Jean-Paul Servais, chair of the Belgian Commission Bancaire, Financière et des Assurances (CBFA), Chair of the CESR MiFID Level 3 Expert Group stated:
“The recent market turmoil has highlighted the need for more transparency in the non-equity markets. We think that it might be helpful in improving current market conditions, supporting liquidity in normal times and contributing to greater accuracy in valuations. CESR has been closely following the progress of the market-led initiatives, but after careful reflection has drawn the conclusion that they have not provided a sufficient level of transparency. As such anticipating the upcoming MiFID review of the Commission, CESR wanted to seize the opportunity to improve the current situation and ensure that any changes are implemented in as consistent a manner across Europe as possible, to ensure a level playing field and real transparency given the nature of our integrated markets.”
CESR’s proposal for corporate bonds:
CESR thinks that a post-trade transparency regime for corporate bonds should cover bonds for which a prospectus has been published (i.e. including all corporate bonds admitted to trading on a regulated market) or which are admitted to trading on an MTF. The information to be published should include a description of the bond (including a standardised format of identification), price/yield, volume and date and time of execution. The regime should minimise any potential drawback on liquidity by allowing for delayed publication and/or the disclosure without specified volumes if the transaction exceeds a given threshold. When setting the thresholds, the initial issuance size (total value) and/or turnover of a particular corporate bond would need to be taken into account, in a similar way as in the case of shares under the existing MiFID regime.
CESR’s proposal for structured finance products and credit derivatives:
In CESR’s view any post-trade transparency regime for structured finance products should be seen as complementary to existing initiatives designed at improving transparency earlier in the transaction chain.
In the case of asset-backed securities (ABSs) and collateralised debt obligations (CDOs), CESR recommends that a phased approach would be used so that the post-trade transparency regime would gradually apply to all ABSs and CDOs that are commonly considered as standardised.
With regards to asset-backed commercial papers (ABCP), CESR came to the conclusion that additional post-trade transparency is not one of the pressing topics for participants in these markets. Therefore CESR does not currently see a need for a post-trade transparency regime for ABCPs.

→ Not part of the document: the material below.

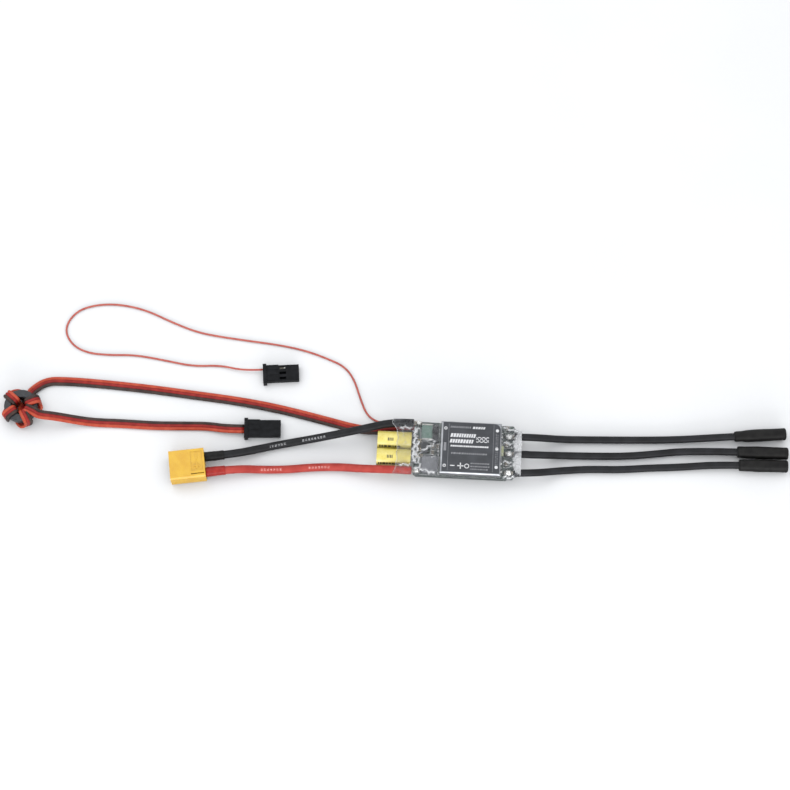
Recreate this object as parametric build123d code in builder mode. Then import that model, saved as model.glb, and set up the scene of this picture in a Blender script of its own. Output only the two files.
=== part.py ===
"""Electronic speed controller for a three-phase model motor, in millimetres.

A flat controller under clear shrink film, with its heat-sink plate on top and two filter
capacitors at the battery end. Two battery leads run to a two-pin shrouded plug, three motor
leads run to sleeved sockets, and two thin leads run to servo plugs, one of them through a
ferrite ring. +X points to the motor leads and +Z up. The origin is the middle of the
controller's underside, and everything lies on z = 0.
"""
import os
from math import cos, radians, sin, tan

from build123d import *

os.makedirs("parts", exist_ok=True)

ON_TOP = (Align.CENTER, Align.CENTER, Align.MIN)
HANGING = (Align.CENTER, Align.CENTER, Align.MAX)

# ---- driving dimensions: the controller -------------------------------------------------
body_half_length = 32.2
film_wall = 0.3
film_left = -23.6
film_half_width = 13.6
film_height = 9.35
film_corner = 2.3

board_left, board_right = -15.8, 28.8
board_half_width = 12.4
control_board_bottom, control_board_top = 1.9, 2.9
main_board_bottom, main_board_top = 4.6, 6.2

plate_left, plate_right = -4.0, 22.9
plate_near, plate_far = -12.4, 11.8
plate_bottom, plate_top = 8.2, 10.9
plate_edge = 0.35
plate_middle = ((plate_left + plate_right) / 2, (plate_near + plate_far) / 2)
plate_size = (plate_right - plate_left, plate_far - plate_near)
pad_bottom = 7.7
label_thickness = 0.1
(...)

CESR is of the view that a post-trade transparency regime should cover all credit default swap (CDS) contracts which are eligible for clearing by a central counterparty (CCP) due to their level of standardisation, including single name CDS, although there may not yet be an offer for clearing of these CDS by a CCP.
The post-trade transparency regime for structured finance products and credit derivatives should minimise any potential drawback on liquidity by allowing delays in or exemptions from the publication in a similar way as suggested for corporate bonds.
At this stage, CESR’s proposal does not include all the details needed for an effective post-trade transparency regime for non-equity markets, for example regarding the details of the phased approach for ABSs and CDOs and the exact conditions for the delayed publication of information on large trades. However, CESR stands ready to assist the Commission in developing the necessary details to ensure that any possible drawbacks on liquidity of these markets can be avoided.
This report is part of CESR’s work to address some of the recommendations of the Financial Stability Forum in its report “Enhancing the Market and Institutional Resilience”, issued after the request, in October 2007, by the G7 Ministers and Central Bank Governors to undertake an analysis of the causes and weaknesses that have produced the turmoil that broke out in the summer of 2007. CESR has also taken note of the Declaration of the Summit on Financial Markets and the World Economy of the Leaders of the Group of Twenty (of 15 November 2008) which stated the commitment to: “strengthen financial market transparency, including by enhancing required disclosure on complex financial products […].”
1. CESR published a consultation paper on the transparency of corporate bond, structure finance product and credit derivatives markets on 19 December 2008. 46 responses to the consultation were received, four of which were confidential. The responses have been published on the CESR website under
http://www.cesr.eu/index.php?page=responses&id=127.
2. CESR is an independent Committee of European Securities Regulators. The role of the Committee is to:
– Improve co-ordination among securities regulators;
– Act as an advisory group to assist the European Commission, in particular in its preparation of draft implementing measures in the field of securities;
– Work to ensure more consistent and timely day to day implementation of community
legislation in the Member States.
– The Committee was established under the terms of the European Commission’s decision of 6 June 2001 (2001/1501/EC). It is one of the two committees envisaged in the Final Report of the Group of Wise Men on the regulation of European securities markets. Baron Alexandre Lamfalussy chaired this group. The report itself was endorsed by the European Council and the European Parliament. The relevant documents are available on the CESR website.
3. Each Member State of the European Union has one member in the Committee. The members are nominated by the Member States and are the heads of the national public authorities competent in the field of securities. The European Commission has nominated as its representative the Director General of DG MARKT. Furthermore, the securities authorities of Norway and Iceland are also represented at a senior level.